▸ **SHORT TASK**: Take the material and output all of it exactly.

▸ **COLLECTED DATA**:

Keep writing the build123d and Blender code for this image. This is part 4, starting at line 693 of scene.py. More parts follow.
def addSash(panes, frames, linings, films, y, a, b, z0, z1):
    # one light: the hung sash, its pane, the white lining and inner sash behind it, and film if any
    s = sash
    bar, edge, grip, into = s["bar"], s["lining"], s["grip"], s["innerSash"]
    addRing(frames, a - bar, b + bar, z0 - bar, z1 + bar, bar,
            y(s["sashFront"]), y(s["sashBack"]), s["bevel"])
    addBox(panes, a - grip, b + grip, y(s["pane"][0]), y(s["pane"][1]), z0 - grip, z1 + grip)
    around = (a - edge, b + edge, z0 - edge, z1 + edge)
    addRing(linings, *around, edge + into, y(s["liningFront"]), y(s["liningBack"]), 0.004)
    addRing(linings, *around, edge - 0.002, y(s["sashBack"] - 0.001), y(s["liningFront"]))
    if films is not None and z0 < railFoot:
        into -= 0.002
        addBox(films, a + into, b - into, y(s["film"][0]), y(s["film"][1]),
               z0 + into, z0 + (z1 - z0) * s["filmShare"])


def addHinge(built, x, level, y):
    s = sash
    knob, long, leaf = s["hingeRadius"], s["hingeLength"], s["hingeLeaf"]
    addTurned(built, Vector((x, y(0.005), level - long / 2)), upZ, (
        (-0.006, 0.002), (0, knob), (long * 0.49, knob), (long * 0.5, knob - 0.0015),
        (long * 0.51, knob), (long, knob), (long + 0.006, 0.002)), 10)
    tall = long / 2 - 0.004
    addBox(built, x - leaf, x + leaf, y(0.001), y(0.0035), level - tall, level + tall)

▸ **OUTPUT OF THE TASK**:
Keep writing the build123d and Blender code for this image. This is part 4, starting at line 693 of scene.py. More parts follow.
def addSash(panes, frames, linings, films, y, a, b, z0, z1):
    # one light: the hung sash, its pane, the white lining and inner sash behind it, and film if any
    s = sash
    bar, edge, grip, into = s["bar"], s["lining"], s["grip"], s["innerSash"]
    addRing(frames, a - bar, b + bar, z0 - bar, z1 + bar, bar,
            y(s["sashFront"]), y(s["sashBack"]), s["bevel"])
    addBox(panes, a - grip, b + grip, y(s["pane"][0]), y(s["pane"][1]), z0 - grip, z1 + grip)
    around = (a - edge, b + edge, z0 - edge, z1 + edge)
    addRing(linings, *around, edge + into, y(s["liningFront"]), y(s["liningBack"]), 0.004)
    addRing(linings, *around, edge - 0.002, y(s["sashBack"] - 0.001), y(s["liningFront"]))
    if films is not None and z0 < railFoot:
        into -= 0.002
        addBox(films, a + into, b - into, y(s["film"][0]), y(s["film"][1]),
               z0 + into, z0 + (z1 - z0) * s["filmShare"])


def addHinge(built, x, level, y):
    s = sash
    knob, long, leaf = s["hingeRadius"], s["hingeLength"], s["hingeLeaf"]
    addTurned(built, Vector((x, y(0.005), level - long / 2)), upZ, (
        (-0.006, 0.002), (0, knob), (long * 0.49, knob), (long * 0.5, knob - 0.0015),
        (long * 0.51, knob), (long, knob), (long + 0.006, 0.002)), 10)
    tall = long / 2 - 0.004
    addBox(built, x - leaf, x + leaf, y(0.001), y(0.0035), level - tall, level + tall)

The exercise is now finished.